One point of interest is that the MoJ says that CRCs are managing offenders who are less likely to reoffend compared to the baseline year of 2011.
In order to properly assess performance, we shall have to wait for the proven reoffending figures, the first batch of which will be available in October 2017.
4 responses
So on these measures the performance of prisons and probation improve just as these services fall apart! I am more and more sceptical that small variations in re-offending rates are more than either statistical noise (short term fluctuations) or changes in society (long term). For example there’s a fall in respect of the discharge as well – no-one ‘did’ that! The besetting delusion of government is to think you control finely tuned devices for altering society. Government does – and the track record shows that. Sure, big changes do occur, but really we usually dont know why – why, for example, crime halved between 1995 and 2010, having risen without interruption since 1945 or earlier? We just dont know and admitting as much would be the start of wisdom.

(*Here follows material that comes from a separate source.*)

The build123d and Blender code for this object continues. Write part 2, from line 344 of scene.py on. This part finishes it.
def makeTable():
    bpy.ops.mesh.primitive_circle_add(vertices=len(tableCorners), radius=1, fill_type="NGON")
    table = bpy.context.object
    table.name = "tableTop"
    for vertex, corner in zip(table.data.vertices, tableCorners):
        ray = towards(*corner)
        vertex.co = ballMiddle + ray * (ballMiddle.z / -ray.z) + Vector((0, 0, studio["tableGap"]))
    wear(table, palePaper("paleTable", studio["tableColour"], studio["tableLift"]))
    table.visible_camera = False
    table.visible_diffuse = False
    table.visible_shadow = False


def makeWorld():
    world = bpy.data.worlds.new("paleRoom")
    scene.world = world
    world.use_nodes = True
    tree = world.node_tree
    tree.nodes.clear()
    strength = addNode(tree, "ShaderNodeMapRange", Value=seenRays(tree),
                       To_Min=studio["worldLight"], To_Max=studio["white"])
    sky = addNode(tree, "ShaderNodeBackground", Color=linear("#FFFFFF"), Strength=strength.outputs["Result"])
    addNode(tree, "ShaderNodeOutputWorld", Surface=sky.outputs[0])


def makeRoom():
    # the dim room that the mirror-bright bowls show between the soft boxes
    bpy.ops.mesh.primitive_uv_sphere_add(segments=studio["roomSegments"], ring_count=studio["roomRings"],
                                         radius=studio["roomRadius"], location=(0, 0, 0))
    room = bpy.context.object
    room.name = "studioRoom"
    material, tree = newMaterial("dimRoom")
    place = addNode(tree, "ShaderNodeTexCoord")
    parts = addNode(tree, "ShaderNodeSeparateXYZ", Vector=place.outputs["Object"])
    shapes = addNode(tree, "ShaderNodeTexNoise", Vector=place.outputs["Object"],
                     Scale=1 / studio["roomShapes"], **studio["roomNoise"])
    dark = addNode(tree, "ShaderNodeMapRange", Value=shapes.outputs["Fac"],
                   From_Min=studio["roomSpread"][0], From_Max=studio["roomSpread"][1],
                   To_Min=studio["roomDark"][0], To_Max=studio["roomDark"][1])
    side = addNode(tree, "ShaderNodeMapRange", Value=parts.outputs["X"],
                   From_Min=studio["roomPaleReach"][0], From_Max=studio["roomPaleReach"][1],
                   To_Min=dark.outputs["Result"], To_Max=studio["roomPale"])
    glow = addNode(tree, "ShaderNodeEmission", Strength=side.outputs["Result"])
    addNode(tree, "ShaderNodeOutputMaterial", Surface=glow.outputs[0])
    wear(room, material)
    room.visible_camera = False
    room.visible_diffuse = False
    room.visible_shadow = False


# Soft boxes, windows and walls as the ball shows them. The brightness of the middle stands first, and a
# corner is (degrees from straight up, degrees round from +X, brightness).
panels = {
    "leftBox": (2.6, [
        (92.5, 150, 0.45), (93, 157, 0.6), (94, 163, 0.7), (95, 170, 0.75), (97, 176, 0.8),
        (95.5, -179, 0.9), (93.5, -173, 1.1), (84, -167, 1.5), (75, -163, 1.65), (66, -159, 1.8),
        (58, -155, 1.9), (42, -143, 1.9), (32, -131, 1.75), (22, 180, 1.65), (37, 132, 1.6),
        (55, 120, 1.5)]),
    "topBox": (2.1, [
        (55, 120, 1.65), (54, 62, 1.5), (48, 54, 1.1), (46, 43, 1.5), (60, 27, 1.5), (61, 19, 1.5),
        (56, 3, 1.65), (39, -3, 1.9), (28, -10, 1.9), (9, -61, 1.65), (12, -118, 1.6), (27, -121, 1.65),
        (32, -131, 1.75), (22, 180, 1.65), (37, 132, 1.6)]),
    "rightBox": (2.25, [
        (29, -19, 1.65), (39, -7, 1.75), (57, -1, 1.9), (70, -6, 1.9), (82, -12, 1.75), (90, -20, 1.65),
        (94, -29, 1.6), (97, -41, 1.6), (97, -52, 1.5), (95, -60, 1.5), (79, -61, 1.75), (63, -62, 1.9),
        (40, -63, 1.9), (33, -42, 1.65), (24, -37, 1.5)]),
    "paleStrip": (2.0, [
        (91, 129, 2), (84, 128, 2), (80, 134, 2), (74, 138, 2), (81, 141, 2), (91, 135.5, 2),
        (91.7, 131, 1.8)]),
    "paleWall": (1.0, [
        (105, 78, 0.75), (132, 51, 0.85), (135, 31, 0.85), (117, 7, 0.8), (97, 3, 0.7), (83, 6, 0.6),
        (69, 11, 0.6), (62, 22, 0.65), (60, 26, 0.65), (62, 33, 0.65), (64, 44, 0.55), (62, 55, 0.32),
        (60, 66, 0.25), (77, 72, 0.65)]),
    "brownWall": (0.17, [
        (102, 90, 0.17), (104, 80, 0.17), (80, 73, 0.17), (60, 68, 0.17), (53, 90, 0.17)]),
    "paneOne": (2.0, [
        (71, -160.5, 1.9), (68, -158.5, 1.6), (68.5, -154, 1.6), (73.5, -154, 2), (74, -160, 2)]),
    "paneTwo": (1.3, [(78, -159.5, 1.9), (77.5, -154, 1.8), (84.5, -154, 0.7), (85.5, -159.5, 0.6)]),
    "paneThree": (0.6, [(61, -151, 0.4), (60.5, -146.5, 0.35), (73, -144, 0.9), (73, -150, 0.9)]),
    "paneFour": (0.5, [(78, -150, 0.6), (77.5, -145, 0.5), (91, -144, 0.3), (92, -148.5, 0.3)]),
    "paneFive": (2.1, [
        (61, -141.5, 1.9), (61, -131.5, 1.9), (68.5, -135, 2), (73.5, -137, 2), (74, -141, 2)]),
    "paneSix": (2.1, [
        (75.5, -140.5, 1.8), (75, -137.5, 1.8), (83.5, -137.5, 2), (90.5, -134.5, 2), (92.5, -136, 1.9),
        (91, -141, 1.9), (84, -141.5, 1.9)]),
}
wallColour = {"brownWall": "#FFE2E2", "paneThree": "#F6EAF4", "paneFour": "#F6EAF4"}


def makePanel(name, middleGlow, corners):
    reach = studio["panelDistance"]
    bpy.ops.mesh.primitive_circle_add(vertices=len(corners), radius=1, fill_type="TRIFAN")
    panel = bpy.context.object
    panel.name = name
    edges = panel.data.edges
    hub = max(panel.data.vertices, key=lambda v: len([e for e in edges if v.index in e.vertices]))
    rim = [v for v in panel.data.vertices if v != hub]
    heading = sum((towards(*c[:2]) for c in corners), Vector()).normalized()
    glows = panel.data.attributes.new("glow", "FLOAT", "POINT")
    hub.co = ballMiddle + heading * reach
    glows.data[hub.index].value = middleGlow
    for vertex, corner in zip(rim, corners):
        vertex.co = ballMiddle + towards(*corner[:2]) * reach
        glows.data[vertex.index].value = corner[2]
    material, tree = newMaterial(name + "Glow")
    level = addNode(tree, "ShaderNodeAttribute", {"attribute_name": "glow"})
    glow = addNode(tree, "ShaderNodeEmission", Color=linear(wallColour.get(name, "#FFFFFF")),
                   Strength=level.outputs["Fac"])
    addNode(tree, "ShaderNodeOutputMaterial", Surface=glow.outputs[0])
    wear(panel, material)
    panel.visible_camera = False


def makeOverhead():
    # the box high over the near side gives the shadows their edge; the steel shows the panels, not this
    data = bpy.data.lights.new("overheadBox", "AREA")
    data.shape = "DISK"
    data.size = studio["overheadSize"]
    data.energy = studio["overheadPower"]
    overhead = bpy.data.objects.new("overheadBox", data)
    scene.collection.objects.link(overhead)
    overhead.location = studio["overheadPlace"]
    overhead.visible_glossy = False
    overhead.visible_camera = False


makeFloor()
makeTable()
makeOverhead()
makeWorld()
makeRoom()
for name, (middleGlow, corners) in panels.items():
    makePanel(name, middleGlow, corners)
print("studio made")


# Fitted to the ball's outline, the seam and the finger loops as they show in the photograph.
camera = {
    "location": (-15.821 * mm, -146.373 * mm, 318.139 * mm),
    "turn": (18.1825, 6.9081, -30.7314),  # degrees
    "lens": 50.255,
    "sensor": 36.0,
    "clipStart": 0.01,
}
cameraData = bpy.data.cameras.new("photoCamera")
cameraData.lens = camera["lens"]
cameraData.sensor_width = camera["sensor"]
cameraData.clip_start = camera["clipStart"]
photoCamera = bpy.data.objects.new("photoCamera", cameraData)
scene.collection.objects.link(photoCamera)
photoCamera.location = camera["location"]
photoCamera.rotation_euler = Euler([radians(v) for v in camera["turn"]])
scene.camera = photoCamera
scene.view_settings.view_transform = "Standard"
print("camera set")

Sorry ‘Government does not’
Thanks for your usual dose of plain speaking, Julian.
I would agree. Tom Gash is perhaps the best mainstream commentator who is clear that crime is about neither intrinsic evil, nor deprivation and that we often biggest influences are not the criminal justice system.

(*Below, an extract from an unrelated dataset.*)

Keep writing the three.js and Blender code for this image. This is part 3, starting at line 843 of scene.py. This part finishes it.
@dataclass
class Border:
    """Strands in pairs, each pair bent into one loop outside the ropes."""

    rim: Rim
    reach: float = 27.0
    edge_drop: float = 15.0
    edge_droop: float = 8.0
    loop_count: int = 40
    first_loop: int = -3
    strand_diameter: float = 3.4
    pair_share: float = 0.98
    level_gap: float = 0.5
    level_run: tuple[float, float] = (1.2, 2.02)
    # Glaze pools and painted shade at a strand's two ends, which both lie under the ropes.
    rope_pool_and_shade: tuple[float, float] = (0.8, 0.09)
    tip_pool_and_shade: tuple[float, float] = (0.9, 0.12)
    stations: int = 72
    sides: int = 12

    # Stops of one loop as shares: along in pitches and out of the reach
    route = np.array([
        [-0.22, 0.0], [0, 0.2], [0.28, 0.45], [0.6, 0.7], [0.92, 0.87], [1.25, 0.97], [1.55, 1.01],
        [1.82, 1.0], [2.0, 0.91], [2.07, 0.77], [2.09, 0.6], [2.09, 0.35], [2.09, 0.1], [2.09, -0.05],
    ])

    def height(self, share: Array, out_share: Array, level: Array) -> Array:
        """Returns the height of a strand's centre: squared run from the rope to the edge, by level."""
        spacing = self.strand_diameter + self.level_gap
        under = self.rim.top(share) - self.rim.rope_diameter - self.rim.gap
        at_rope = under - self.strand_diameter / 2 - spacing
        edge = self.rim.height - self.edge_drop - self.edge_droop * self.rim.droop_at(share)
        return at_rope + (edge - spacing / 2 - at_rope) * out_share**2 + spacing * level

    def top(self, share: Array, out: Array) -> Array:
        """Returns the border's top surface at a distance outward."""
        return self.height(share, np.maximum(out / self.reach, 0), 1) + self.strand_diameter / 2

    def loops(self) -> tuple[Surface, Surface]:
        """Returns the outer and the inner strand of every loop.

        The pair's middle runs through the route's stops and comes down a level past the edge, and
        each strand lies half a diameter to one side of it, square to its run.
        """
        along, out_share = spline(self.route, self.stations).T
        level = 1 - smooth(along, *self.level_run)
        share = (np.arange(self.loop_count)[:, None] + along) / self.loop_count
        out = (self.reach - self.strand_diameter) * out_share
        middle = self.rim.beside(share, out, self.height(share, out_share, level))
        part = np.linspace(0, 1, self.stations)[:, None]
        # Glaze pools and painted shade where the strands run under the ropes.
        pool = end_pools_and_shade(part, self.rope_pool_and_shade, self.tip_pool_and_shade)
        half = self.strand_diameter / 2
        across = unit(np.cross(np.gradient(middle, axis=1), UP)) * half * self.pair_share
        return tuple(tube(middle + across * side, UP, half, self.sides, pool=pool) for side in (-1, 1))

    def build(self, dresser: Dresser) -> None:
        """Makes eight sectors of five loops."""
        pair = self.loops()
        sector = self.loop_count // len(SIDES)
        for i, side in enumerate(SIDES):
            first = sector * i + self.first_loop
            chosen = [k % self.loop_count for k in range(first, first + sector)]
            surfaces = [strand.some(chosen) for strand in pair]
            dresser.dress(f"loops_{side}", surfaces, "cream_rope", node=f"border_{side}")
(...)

This data is rendered more or less meaningless because there is no attempt to take account of the effect of variations in the intake. A higher proportion of relatively young offenders with many preconvictions will produce a greater reconviction rate than say an older population with less preconvictions. Prior to 2011 the published reconviction data had a table which showed actual versus the predicted reconviction rate. This table gave the best indication of whether prison and probation were actually having any impact on reoffending. The coalition Government abandoned this, which had the advantage for them that any deterioration in performance as a result of austerity would be less obvious.